Great Pumpkin Suite, Melanie Hill. The power saw is moving and I cringed away from the page.
Rebel, Sherwood Smith & Rachel Manija Brown. I need to read at least far enough to know who or why there is a rebel.
Dawn, Octavia Butler. Strangely, one of the things I like most about Butler is she's willing to make her protagonists rather unlikable. Lilith does not embrace the cool aliens and their tech with the enthusiasm I would expect in an SF book; she finds their utter alienness disconcerting and repulsive. And she manages to alien all the people she is tasked with recruiting to the alien's goal of repopulating the ruined Earth (humans had almost finished destroying themselves when the aliens arrived).
These I'm barely reading; I use them as palate cleansers between books I'm actually reading.

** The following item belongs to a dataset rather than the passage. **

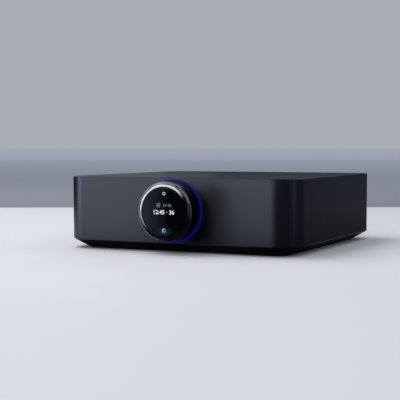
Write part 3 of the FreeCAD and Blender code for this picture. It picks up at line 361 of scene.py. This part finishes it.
def litSurface(name):  # a black surface that only shines
    return Finish(name, Base_Color=(0, 0, 0, 1), Specular_IOR_Level=0.2, Emission_Strength=1.0)


def litPrint(name, colour):  # display pixels that shine
    finish = litSurface(name)
    pixels = finish.noise(2600.0, 1.0)
    finish.feed("Emission Color", finish.mix(pixels, shade(colour, 0.92), shade(colour, 1.08)))
    finish.feed("Roughness", pixels * 0.1 + 0.25)
    return finish.material


shellGrey = (0.058, 0.064, 0.077)
finishes = {  # one for each slot: colour, roughness and mostly the size of the grain
    # the shell's face carries a painted glow round the dial
    "shell": blastedMetal("shellMetalPaintedGlow", shellGrey, 0.31, lit=True),
    "plinth": mouldedPlastic("plinthPlastic", (0.0014, 0.0016, 0.0024), 0.66, 0.7 * mm, level=0.05),
    "rubber": mouldedPlastic("footRubber", (0.012, 0.012, 0.013), 0.85, 0.4 * mm, level=0.3),
    "steel": plainMetal("zincSteel", (0.42, 0.42, 0.43), 0.34),
    "black_steel": plainMetal("blackSteel", (0.020, 0.020, 0.023), 0.40),
    "panel": blastedMetal("panelMetal", (0.020, 0.021, 0.024), 0.46, 0.3 * mm),
    "light_guide": frostedLight("lightGuide", (0.003, 0.004, 0.016), True),
    "board": boardMask("boardMask"),
    "lamp": frostedLight("lampLens", (0.10, 0.12, 0.40), False),
    "white_plastic": mouldedPlastic("whiteNylon", (0.60, 0.60, 0.57), 0.45, 0.6 * mm),
    "hub": turnedMetal("turnedHub", (0.40, 0.41, 0.43), 0.26, dialX, dialZ),
    "ring": dialMetal("ringMetal"),
    "bearing_steel": plainMetal("groundSteel", (0.55, 0.55, 0.56), 0.20),
    "cage": mouldedPlastic("cageNylon", (0.46, 0.42, 0.32), 0.5, 0.6 * mm),
    "magnet": mouldedPlastic("bondedFerrite", (0.045, 0.045, 0.050), 0.5, 0.3 * mm),
    "black_plastic": mouldedPlastic("blackPlastic", (0.014, 0.014, 0.016), 0.42, 0.6 * mm),
    "screen": blackGlass("screenGlass", 0.05),
    "glass": blackGlass("coverGlassBlack"),
    "gold": plainMetal("goldPlate", (0.83, 0.58, 0.22), 0.24, (700.0, 700.0, 700.0)),
    "tin": plainMetal("tinPlate", (0.56, 0.56, 0.55), 0.30),
    "cap_red": glossPlastic("capRed", (0.36, 0.010, 0.012)),
    "cap_black": glossPlastic("capBlack", (0.010, 0.010, 0.011)),
    "phono_white": glossPlastic("phonoWhite", (0.62, 0.62, 0.60)),
    "heatsink": blastedMetal("sinkMetal", (0.05, 0.05, 0.055), 0.42, 0.3 * mm),
    "chip": mouldedPlastic("chipEpoxy", (0.020, 0.020, 0.022), 0.6, 0.2 * mm),
    "ferrite": mouldedPlastic("ferrite", (0.040, 0.040, 0.045), 0.55, 0.3 * mm),
    "can": blastedMetal("canSleeve", (0.05, 0.06, 0.10), 0.34, 0.4 * mm),
    "winding": windingTape("windingTape"),
    "shield": plainMetal("shieldTin", (0.50, 0.50, 0.48), 0.30),
    "ribbon": flatCable("flatCable"),
}
print("finishes made:", len(finishes))

for part in frame["record"]["subparts"]:
    item = nodes[part["node"]]
    item.data.materials.clear()
    item.data.materials.append(finishes[part["material_slot"]])
    for polygon in item.data.polygons:
        polygon.material_index = 0
print("CAD nodes given their finishes")


# Tools for modelling
def only(item):  # selects one object and makes it active
    bpy.ops.object.select_all(action="DESELECT")
    item.select_set(True)
    bpy.context.view_layer.objects.active = item


def settle(item):  # puts the object's place, turn and size into its mesh
    only(item)
    bpy.ops.object.transform_apply(location=True, rotation=True, scale=True)


def attach(item, body, finish):
    item.data.materials.clear()
    item.data.materials.append(finish)
    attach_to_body(item, body)


def pick(item, test):  # goes into edit mode with the faces selected whose centre and normal pass the test
    only(item)
    bpy.ops.object.mode_set(mode="EDIT")
    bpy.ops.mesh.select_mode(type="FACE")
    bpy.ops.mesh.select_all(action="DESELECT")
    bpy.ops.object.mode_set(mode="OBJECT")
    for polygon in item.data.polygons:
        polygon.select = bool(test(polygon.center, polygon.normal))
    bpy.ops.object.mode_set(mode="EDIT")


def facesFront(centre, normal):
    return normal.y < -0.9


def hollow(item, line):  # takes the middle out of a flat face and leaves a border as wide as the line
    only(item)
    bpy.ops.object.mode_set(mode="EDIT")
    bpy.ops.mesh.select_all(action="SELECT")
    bpy.ops.mesh.inset(thickness=line)
    bpy.ops.mesh.delete(type="FACE")
    bpy.ops.object.mode_set(mode="OBJECT")


def joined(items, name):  # makes one object of several, in the first
    bpy.ops.object.select_all(action="DESELECT")
    for item in items:
        item.select_set(True)
    bpy.context.view_layer.objects.active = items[0]
    bpy.ops.object.join()
    items[0].name = name
    return items[0]


def flatDisc(radius, place, turn, sides=48):
    bpy.ops.mesh.primitive_circle_add(
        vertices=sides, radius=radius, fill_type="NGON", location=place, rotation=turn
    )
    item = bpy.context.object
    settle(item)
    return item


def flatRing(radius, line, place, turn):
    item = flatDisc(radius, place, turn)
    hollow(item, line)
    return item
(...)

Kenilworth, Sir Walter Scott.
A Traitor to Memory, Elizabeth George.
The Quantum Universe, Brian Cox.
Reading and Learning to Read, Jo Anne Vaca.
2017 Challenge Progress:
- Cybils 2016! 58/107-ish. Finished several poetry books. In fact, finished all the easy stuff and ordered up the rest. I seem to be starting one each day but finishing will be harder.
- Reading My Library: Making progress on Whose Body, but book club reading came ahead of working on the next print book.
- Where Am I Reading?: 38/51. I would have liked to get a North Dakota and Utah book, but so far nothing.